In financial help, we can divide different kinds and grades. In China, for example, we can divide the people who have been subsidized into teachers with teaching age of more than 20 years, more than 10 years and less than 10 years. The longer the teaching age is, the more financial support can be obtained, such as the highest amount can be 20,000 yuan, and the lowest amount is 2000 yuan. In addition, the selection of volunteer hours can also be used as a level standard. The longer the volunteer’s time, the more funds they get.
5. Conclusions and Limitations
At present, from the perspective of the development of foreign volunteer tourism, it is developing towards the direction of legalization and nationalization [9]. Volunteer organizations are growing in size and diversity, and more and more of the world’s poor are being found and helped. Meanwhile, the problems of volunteer mobility and teaching quality still remain dominant. The author hopes that the above three suggestions can, directly and indirectly, affect and enhance the quality of volunteer teaching activities and promote the healthy development of international volunteer education.
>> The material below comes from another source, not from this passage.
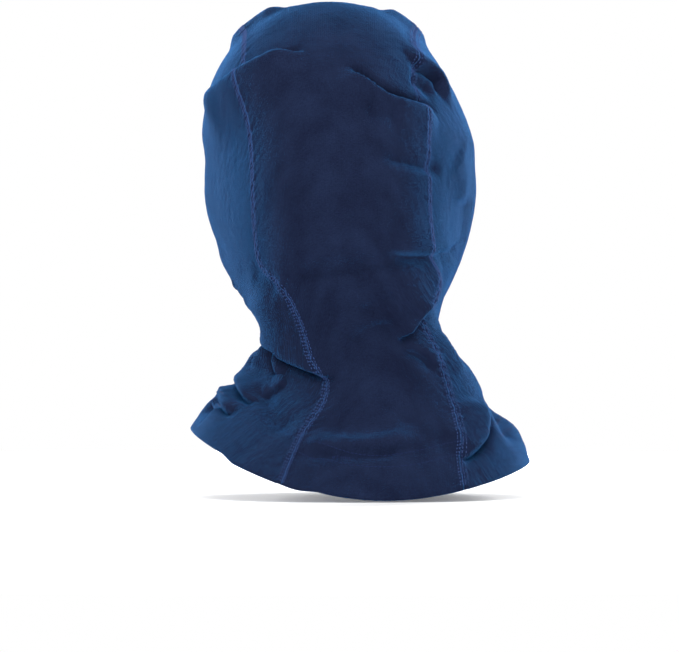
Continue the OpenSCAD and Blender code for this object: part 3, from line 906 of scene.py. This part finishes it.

The study found that there are some limitations in the development of International Volunteer Tourism Program in Southeast Asian countries, such as the relatively short duration of Mabul Island volunteer program and the lack of available data due to cultural differences among volunteers. There may be some information errors in the interview process with foreign volunteers so that the conclusion may be one-sided [10]. Besides, the proposed countermeasures in this paper are relatively macro and need further in-depth study in operability.